When you are thus rushing through back to me, I got this fear, fear of crawling back to the me of yesterday, cos of love? Cos of what? I am so unhappy now, I know if you were here now, you would comfort me so, and treat me not so nasty, during those moments I, I know you too, share the meaning of eternity.
Remember the so-called poetic things I said, the text messagings I sent to you all those nights? They were from the bottom of a boy’s heart, pure as of the spring and also of that of the lonesome floating cloud in the sky.

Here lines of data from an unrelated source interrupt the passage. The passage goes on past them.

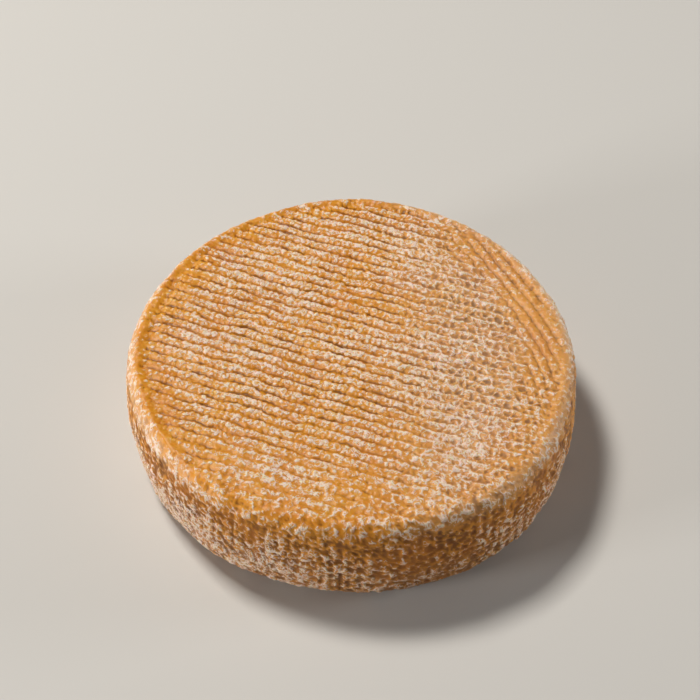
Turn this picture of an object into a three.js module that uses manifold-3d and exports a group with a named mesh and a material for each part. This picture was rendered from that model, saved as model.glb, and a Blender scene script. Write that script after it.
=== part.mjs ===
// A whole wheel of washed-rind mountain cheese, drained and turned on a woven mat.
// The top face keeps the mat's imprint: rounded cords side by side, crossed by a second set that
// is faint on the left and strong on the right. The rim is soft, the side bulges a little and is
// lumpy, and the underside is flat, so that the wheel rests on it.
// Units are millimetres, +Z is up, and the origin is the middle of the underside.
import * as THREE from "three";
import { mergeVertices } from "three/addons/utils/BufferGeometryUtils.js";
import Module from "manifold-3d";

// The whole wheel
const WHEEL_DIAMETER = 194;
const RADIUS = WHEEL_DIAMETER / 2;
const WHEEL_HEIGHT = 50;
const TOP_EDGE_WIDTH = 8; // the rounded top edge starts this far in from the side
const TOP_EDGE_DROP = 11; // and ends this far down it
const BOTTOM_EDGE_WIDTH = 9;
const BOTTOM_EDGE_RISE = 9;
const SIDE_BULGE = 1.3; // the side stands this much proud at half height
const TOP_TILT = 1.3; // the top stands this much higher on the left, and lower on the right
const TOP_DISH = 0.9; // the middle of the top has sunk by this much
const SIDE_LUMP_SWING = 0.9; // how far the side's slow lumps swing in and out
const SIDE_LUMP_LENGTH = 16; // around the wheel
const SIDE_LUMP_HEIGHT = 20;
const CALM_TOP_EDGE = 0.4; // share of those lumps that is left where the top edge meets the top
const TOP_LUMP_DEPTH = 0.8;
const TOP_LUMP_LENGTH = 22;
const TOP_LUMPS_AT_RIM = 0.2; // share of those lumps that is left at the rim

// The outline is not a true circle: each swell is a wave of some lobes around the rim.
const OUTLINE_SWELLS = [
  { lobes: 2, size: 0.75, turn: 168 },
  { lobes: 3, size: 0.7, turn: 76 },
  { lobes: 5, size: 0.35, turn: 20 },
  { lobes: 8, size: 0.2, turn: 140 },
];

// The mat's imprint on the top face. Angles are in plan, from +X towards +Y.
const CORD_PITCH = 5.0;
const CORD_ANGLE = -19;
const CROSS_PITCH = 4.7;
const CROSS_ANGLE = -61;
const CROSS_BEND_RADIUS = 150; // the crossing set bends towards the rim on the lower right
const CROSS_BEND_START = 12; // and starts to bend this far along itself
const IMPRINT_DEPTH = 1.5; // from a cord's crest to the groove beside it
const CORD_CUT_RIGHT = 0.6; // share of that depth left between the cords on the right
const CROSS_CUT_LEFT = 0.3; // share of that depth cut by the crossing set on the left
const CROSS_CUT_RIGHT = 0.8; // and on the right
const RIGHT_FROM = -0.2 * RADIUS; // the change from left to right begins at this x
const RIGHT_FULL = 0.7 * RADIUS; // and is complete here
const FRONT_FROM = 0.5 * RADIUS; // the cords grow faint this far in front of the middle
const FRONT_FULL = 0.85 * RADIUS; // and are faintest here
const FRONT_LOSS = 0.55; // share of the imprint's depth that is lost there
const BEAD_DEPTH = 0.5; // a crest is beaded: it is uneven by this much
const BEAD_LENGTH = 5;
const CREST_BELOW_RIM = 0.35; // the crests stay this much lower than the smooth rim
const IMPRINT_END = 0.87; // share of the outline's radius where the cords start to fade
const IMPRINT_GONE = 0.93; // and where they are gone
const CHANNEL_DEPTH = 1.1; // the shallow hollow between the cords' ends and the rim
const CHANNEL_AT = 0.9; // its middle, as a share of the outline's radius
const CHANNEL_WIDTH = 0.028; // its half width, as such a share
const CHANNEL_RIGHT = 0.35; // share of its depth on the right, from full depth on the left

// How finely the solid is divided
const OUTLINE_STEPS = 120;
const EDGE_STEPS = 4;
const SIDE_STEPS = 6;
const STEPS_IN_PITCH = 2; // a crest and a groove for each cord
const CORD_REACH = 106; // the imprint is made out to this far across the cords, past the rim
const CROSS_REACH = 146; // and across the crossing set, which bends
const SLAB_FLOOR = -20; // the imprinted slab reaches below the wheel
const CROSSING_TRIES = 12;
const SAME_POINT = 1e-4; // corners closer than this are one
const SLIVER = 0.03; // narrower faces than this are merged with their neighbours

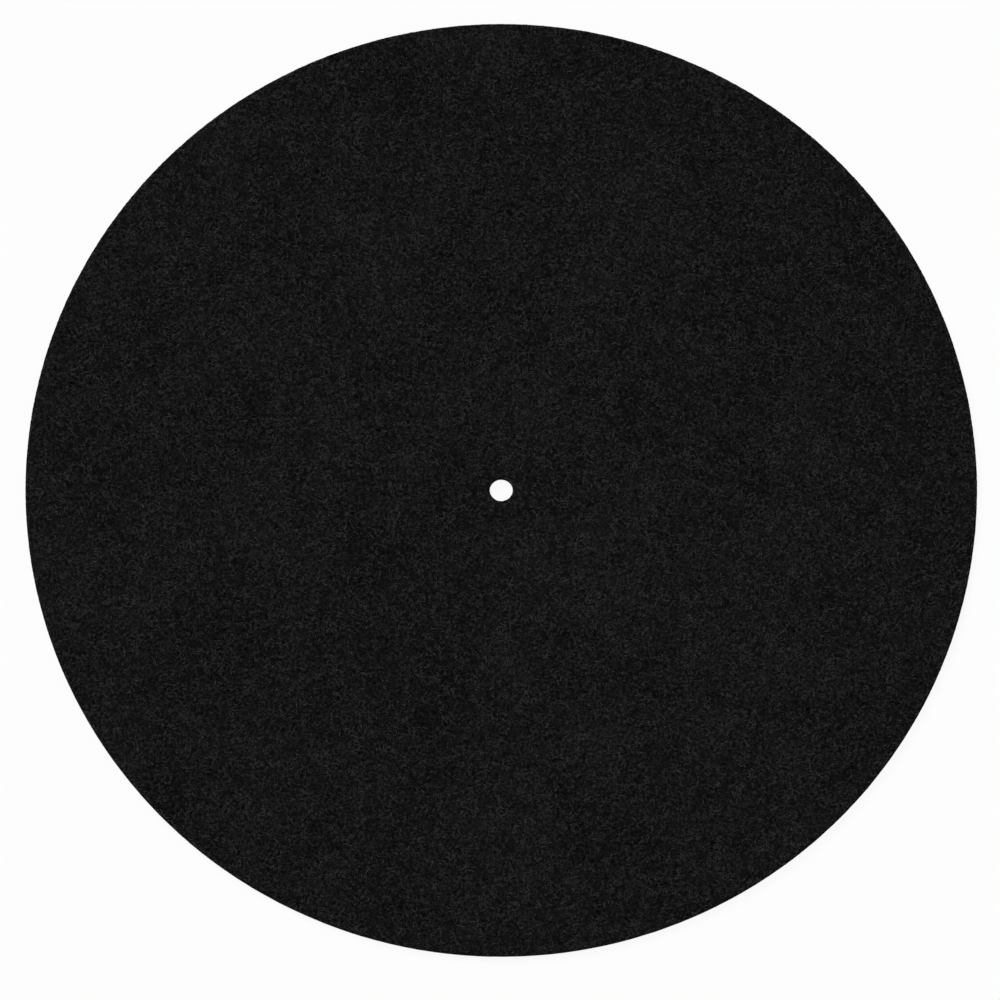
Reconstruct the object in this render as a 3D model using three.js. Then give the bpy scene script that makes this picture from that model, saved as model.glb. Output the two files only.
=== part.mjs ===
// A turntable platter mat: one round pad of pressed wool felt, cut from sheet with a steel-rule die.
// It lies on the platter under the record, and its middle hole drops over the spindle.
// Millimetres, +Z up. The origin is on the spindle's axis, at the underside that lies on the platter.
import * as THREE from "three";

const matDiameter = 295;
const feltThickness = 3;
const spindleHoleDiameter = 7.2;

// The die's knives press the felt in before they cut it, so the edges on the side they enter, the top,
// are drawn down further than the edges on the side they leave.
const rimTopRounding = 0.7;
const rimBottomRounding = 0.4;
const holeTopRounding = 0.5;
const holeBottomRounding = 0.3;

// How finely the round forms are faceted: flats round the mat, and steps along each rounded edge.
const flatsRound = 192;
const stepsPerRounding = 3;

// Black wool, nearly without gloss.
const feltColour = 0x171717;
const feltRoughness = 0.95;

// Points along a quarter circle of the section, in the plane of radius and height.
function quarterArc(centreRadius, centreHeight, rounding, startAngle) {
  const points = [];
  for (let step = 0; step <= stepsPerRounding; step++) {
    const angle = startAngle + (step / stepsPerRounding) * (Math.PI / 2);
    points.push(
      new THREE.Vector2(
        centreRadius + rounding * Math.cos(angle),
        centreHeight + rounding * Math.sin(angle),
      ),
    );
  }
  return points;
}

// Two roundings that share one cut wall, each shortened alike where the wall is too thin for both.
function fitToWall(topRounding, bottomRounding) {
  const share = Math.min(1, (0.9 * feltThickness) / (topRounding + bottomRounding));
  return { top: topRounding * share, bottom: bottomRounding * share };
}

// The section through the mat from the hole's wall to the rim, closed on itself: along the underside,
// up the rim, back over the playing side and down the hole.
function matSection() {
  const rimRadius = matDiameter / 2;
  const holeRadius = spindleHoleDiameter / 2;
  const rim = fitToWall(rimTopRounding, rimBottomRounding);
  const hole = fitToWall(holeTopRounding, holeBottomRounding);
  const section = [
    ...quarterArc(rimRadius - rim.bottom, rim.bottom, rim.bottom, -Math.PI / 2),
    ...quarterArc(rimRadius - rim.top, feltThickness - rim.top, rim.top, 0),
    ...quarterArc(holeRadius + hole.top, feltThickness - hole.top, hole.top, Math.PI / 2),
    ...quarterArc(holeRadius + hole.bottom, hole.bottom, hole.bottom, Math.PI),
  ];
  section.push(section[0].clone());
  return section;
}

// The whole mat is that section turned once round the spindle's axis.
function makePlatterMat() {
  const geometry = new THREE.LatheGeometry(matSection(), flatsRound);
  geometry.rotateX(Math.PI / 2);
  const felt = new THREE.MeshStandardMaterial({
    color: feltColour,
    roughness: feltRoughness,
    metalness: 0,
  });
  const mat = new THREE.Mesh(geometry, felt);
  mat.name = "platter_mat";
  return mat;
}

const turntableMat = new THREE.Group();
turntableMat.add(makePlatterMat());

export default turntableMat;
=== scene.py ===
"""A round turntable mat of black pressed felt, lying flat on a pale floor and seen from above."""
import math

import bpy
import numpy as np
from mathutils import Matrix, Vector, noise


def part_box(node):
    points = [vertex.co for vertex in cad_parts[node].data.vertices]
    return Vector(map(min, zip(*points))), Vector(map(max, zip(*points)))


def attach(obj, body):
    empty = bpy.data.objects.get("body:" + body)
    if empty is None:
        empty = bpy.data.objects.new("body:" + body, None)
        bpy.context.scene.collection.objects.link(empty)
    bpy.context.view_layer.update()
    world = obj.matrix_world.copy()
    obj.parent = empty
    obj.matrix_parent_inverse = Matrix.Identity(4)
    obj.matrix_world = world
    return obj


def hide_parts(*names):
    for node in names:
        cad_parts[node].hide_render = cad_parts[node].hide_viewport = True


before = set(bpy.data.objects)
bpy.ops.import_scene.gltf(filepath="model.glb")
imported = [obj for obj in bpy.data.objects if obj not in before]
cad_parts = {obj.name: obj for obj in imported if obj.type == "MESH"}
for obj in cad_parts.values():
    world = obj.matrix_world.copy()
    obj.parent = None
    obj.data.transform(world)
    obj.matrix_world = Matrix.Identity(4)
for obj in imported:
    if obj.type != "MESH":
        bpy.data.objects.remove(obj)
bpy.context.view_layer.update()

MM = 0.001

# The mat, from the frame. The hole and the roundings of its cut edges repeat the part's own sizes.
NODE = "platter_mat"
BODY = "root"
node_low, node_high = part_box(NODE)
RIM_RADIUS = (node_high.x - node_low.x) / 2
THICKNESS = node_high.z - node_low.z
HOLE_RADIUS = 3.6 * MM
RIM_TOP_ROUNDING = 0.7 * MM
RIM_BOTTOM_ROUNDING = 0.4 * MM
HOLE_TOP_ROUNDING = 0.5 * MM
HOLE_BOTTOM_ROUNDING = 0.3 * MM

# How closely the felt is meshed: distance between vertices on its faces and cut edges, and steps along
# the section's roundings and cut walls
TOP_PITCH = 1.06 * MM
UNDERSIDE_PITCH = 2.4 * MM
RIM_PITCH = 0.7 * MM
HOLE_PITCH = 0.32 * MM
ROUNDING_STEPS = 3
WALL_STEPS = 4
FEWEST_ROUND = 24

# Vertices are moved by up to this share of the pitch, so that no rows show, where the surface faces
# straight up or down nearly fully
JITTER = 0.22
LEVEL = 0.99
MAT_SEED = 3

# Relief of the felt as (size across, height): slow waves, lumps and small clumps of wool, set apart in
# the noise so that they don't line up. Its mean lies a little under the part's top, which the fibres
# reach. Where the knife cut, less of it is left.
RELIEF = ((46 * MM, 0.12 * MM), (7 * MM, 0.07 * MM), (2.4 * MM, 0.11 * MM))
RELIEF_SHIFT = 11.3
NAP_DEPTH = 0.12 * MM
CUT_RELIEF = 0.3

# Fibres that lie in the surface: their usual size, how high their middles arch out of it and how deep
# their ends sink in. Lengths spread about the usual one up to LONGEST times it. Arches and widths are
# drawn between two shares of the usual ones. The curl is in radians from end to end.
FIBRE_LENGTH = 1.3 * MM
LENGTH_SPREAD = 0.35
LONGEST = 1.8
FIBRE_HALF_WIDTH = 0.16 * MM
WIDTH_SHARES = (0.6, 1.3)
FIBRE_ARCH = 0.10 * MM
ARCH_SHARES = (0.3, 1.6)
FIBRE_SINK = 0.04 * MM
FIBRE_CURL = 1.5

# A fibre's mesh: rings of three corners, a ridge and two flanks, that get narrower towards both tips
FIBRE_STEPS = 4
SIDES = 3
RIDGE = 0.7
FLANK = 0.3
TAPER = 0.9

# How many fibres there are. Those on the cut walls lie along them, give or take WALL_SPREAD radians, and
# keep WALL_MARGIN from the underside. On the top, GRAIN is how much they favour the X axis.
FIBRES_PER_PIECE = 9400
TOP_FIBRE_PIECES = 4
RIM_FIBRES = 4500
RIM_SEED = 11
HOLE_FIBRES = 90
HOLE_SEED = 12
WALL_MARGIN = 0.9 * MM
WALL_SPREAD = 0.3
GRAIN = 0.08

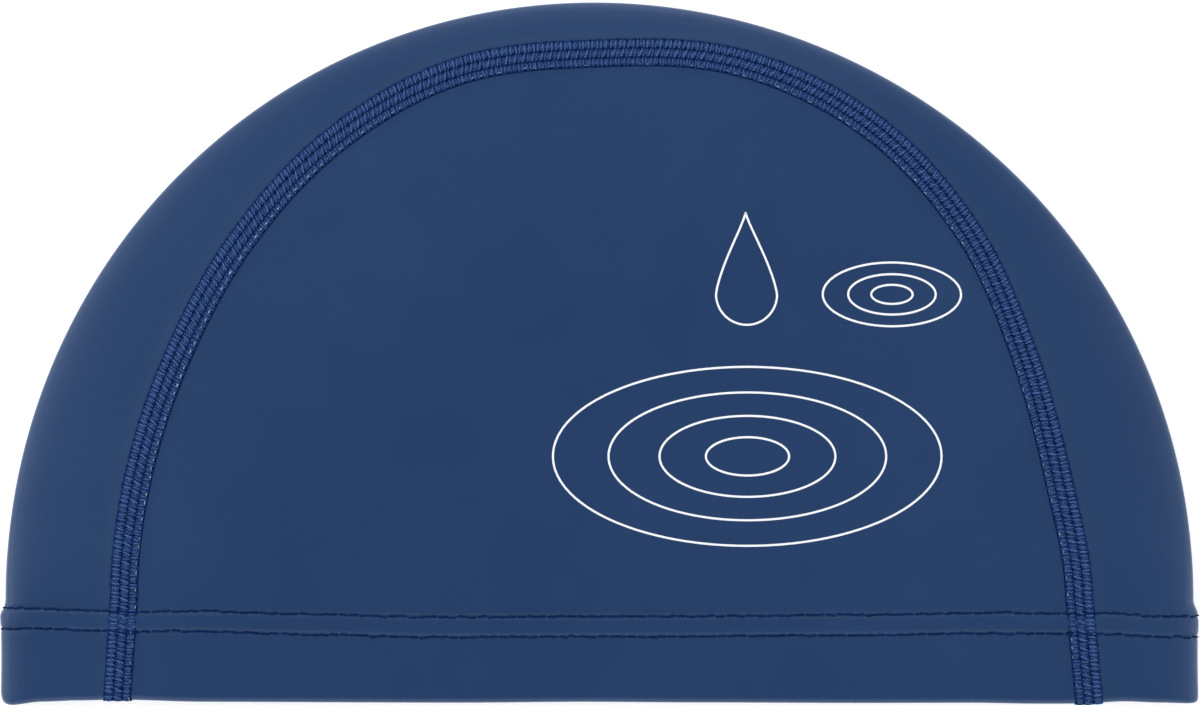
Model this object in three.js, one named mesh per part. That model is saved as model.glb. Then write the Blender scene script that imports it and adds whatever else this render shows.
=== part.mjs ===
// A fabric swim cap, lying flat on its side as it does when it is not worn.
// Two half-round side panels are joined by one narrow crown strip, which runs from the front
// of the mouth over the crown to the back, and which is folded in half along its middle when
// the cap lies flat. A flatlock seam of thread joins each panel to the strip. At the mouth all
// of the cloth, seams included, is turned inwards as a hem.
// Units are millimetres. +X runs along the mouth, +Y from the mouth to the crown, +Z is up.
import * as THREE from "three";
import { mergeVertices } from "three/addons/utils/BufferGeometryUtils.js";

// Plan of the flat cap
const DOME_RADIUS = 129; // from the dome's centre to the fold of the crown strip
const CROWN_LEAN = -1.2; // sideways lean of the crown's top
const LEAN_POWER = 3; // how late the lean comes in on the way up
const HEM_DEPTH = 20.6; // depth of the cloth that is turned in at the mouth
const HEM_EASE = 2.4; // from the hem's inner edge up to the dome's centre
const HEM_BULGE = 1.1; // how far the doubled hem stands outside the dome's fold
const BULGE_FADE = 4.4; // length over which that bulge dies out, up to the dome's centre

// Cloth and seams
const CLOTH = 1; // thickness of the coated cloth
const HEM_SLIT = 0.3; // between the two layers of the hem
const SEAM_WIDTH = 6; // over the outermost threads
const SEAM_PROUD = 0.35; // how far the threads stand above the cloth
const EDGE_GAP = 0.3; // between the seam and the cloth edge on each side of it
const STRIP_HALF_WIDTH = 25.4; // from the fold to the middle of the seam, just above the hem
const SEAM_FLARE = 1.7; // how far the seams spread outwards on their way down the hem

// Height of the lying cap
const BELLY_HEIGHT = 13.4; // top of the upper panel, well inside the dome
const MOUTH_HEIGHT = 11.6; // the same at the mouth
const BELLY_DISTANCE = 70; // from the mouth to where the full height is reached
const RISE_POWER = 2.2; // how early the top rises on its way in from the fold
const FOLD_ROOM = 1.2; // inside radius of the crown strip's fold
const HEM_FOLD_ROOM = 1.1; // inside radius of the same fold where the hem doubles it
const FOLD_BLEND = 9; // length over which the hem's thicker fold eases into the thin one
const LIFT_FADE = 12; // how far from the seam the underside comes down to the floor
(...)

It is, as a matter of fact, that I have been thinking for a long time, when I am working to earn my living, when I am walking my empty street, when I am wasting every minute of my life’s time, I cannot control this, so, I wanna write down the words as they flow, as they flow within eternally in my mind, and as they flow in vain eternally to nobody else but you, hopefully, will receive these symbols of the suffering Ray who lived once in your life.
I am not a lucky person, if I were, I would be the one faltering in his walks and growing sleepy in his eyes and murmuring in his words, yet taking the hands of a premature girl rosy in her cheeks and suppy in her knees. Ain’t that lucky to have nothing better to do but to waste money on anything luxurious with an endless stream of girls around.
Yep, you said you wanted to marry a rich guy. Do you want me not to be rich? I am the one in a million poor to fxxking of his ass, is that why you chose not me? Poor are the men who have to stitch the cents on their bellies worrying whether there is still a tomorrow when they dreamily believe that there is a true love waiting for ‘em. But poor is me, who sheds down tears for you, cos I had loved.
My …, you don’t have to say it, I would work my ass-up to build on a beautiful tomorrow. And you had loved me, why you said this to me?
I’ve reached here, and I got this headache splitting, headache splitting cos I think too much, headache splitting cos all did not come out right, and cos my head has been stuffed with too many things sad about you.
Your last letter to me, I have not read, I did not have the courage to read it, and so I deleted your letter, your email address, your phone number, I am deprived of all connection to you.
The first time I presented myself before your eyes, do you remember, did you believe then that I would be the one staying for eternally in your life, and you in mine?
もう努力したいでも、でも、僕らはそのままいられるのだろうか。
My thoughts are disturbed, time and again, I hope one day you will read this letter.